Some would argue there are too many ways to communicate these days. There is MySpace, Facebook, LinkedIn, Twitter, texting, blogging, and websites, not to mention ancient technology like mail, email and telephones. This tremendous proliferation of communication has appeared with no balance and no sensibility. How many youngsters have you seen texting their fingers raw when a simple phone call would do? Where's the balance? How many people have you seen shouting into their cell phones, completely oblivious to their surroundings? Where's the sensibility?

Collectors are not immune to communication imbalance. There are collectors who have posted their entire collections on personal websites. They seemingly have no sensitivity to the dangers they may be exposing themselves to. There are crooks and criminals in every town on the planet. Unless collections are physically protected, it make no sense for collectors to tell thieves where to find their precious valuables. This is over-communication of the dangerous kind.

There is also over-communication of the annoying kind. Let's face it; there are some very zealous collectors out there. Sooner or later, every dealer attracts a few. Those kinds of people write, email, and call with no provocation, wanting to talk about nothing at all. While the passions of most collectors are fun, there are a few whose passions verge on scary obsession.

Overly easy communication methods have fueled those kinds of collectors. Dealers can avoid many by watching for warning signs. Zealots often use little punctuation and their thoughts seldom coagulate into distinct paragraphs. They tend to be overly fond of abbreviations and they often seem allergic to using capital letters. They sometimes ramble for pages, sooner or later touching on unrelated subjects, particularly religion.

Don't get me wrong. Dealers can over-communicate almost as badly. I ran into one obnoxious coin dealer that inundated me with barrages of email, sometimes numbering two or three a day, ten or more a week. Believe me, if I had been as rich as their marketing implied, I would have bought the company and fired the marketing department!

In my opinion, stock and bond dealers have quite the opposite problem; they under-communicate. Only a few certificate dealers do any email marketing and it tends to be minimal. This is the other side of the communication balancing act.

I hate to tell those kinds of dealers, but seldom-updated websites do not constitute active communication. In some respects, static websites are akin to finding ads in old newspapers — historically interesting, but neither good communication nor good marketing.

I don't intend to talk about marketing here. I want to talk about simple decency in communication. Every couple months, contributors complain about non-communication from dealers. Every story is different, but they remain remarkably similar. Here is an excerpt from a complaint I received in early June. "All three of these dealers are ones I have done business with in the past and have made multiple purchases from. But frankly, in the past year or so, I have had more poor communication experiences with "traditional" dealers than I have ever had with casual or semi-professional sellers in all of my transactions on eBay."

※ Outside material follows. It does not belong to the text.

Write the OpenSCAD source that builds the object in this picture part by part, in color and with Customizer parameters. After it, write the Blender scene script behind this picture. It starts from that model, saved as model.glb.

It is not hard to communicate. Dealers should communicate with their customers the way they would like if their roles were reversed. I don't care how big or busy dealers may be, there is no excuse for non-communication. These days, dealers should be able to answer inquiries with email in minutes with fewer than 50 words. Unless their customers object, dealers should seldom need to touch stationery, address labels, envelopes, and stamps. Communication is easier today than at any time in the past.

Balance in the act of communication is terribly hard. Awareness is crucial. Collectors, go ahead and share your collections with the world. Just make sure you never communicate where you live. There are bad guys out there. Use free anonymous email accounts and divulge minimal personal information.

And dealers, please communicate more. Not just a little more, but ten times more. Constant communication with your customers is easy, easy, easy. Answer inquiries as soon as they come in and answer them in as few words as possible. If you don't have a website, get one. Even a free, static, single page website is better than none. Google offers them for free. If nothing else, use static websites to tell people know how to reach you. If you don't have a computer, get one. Trying to do business without ready access to the rest of the world is like not having a mail box or a telephone. Your competitors use technology tools and they are taking business from you every single day.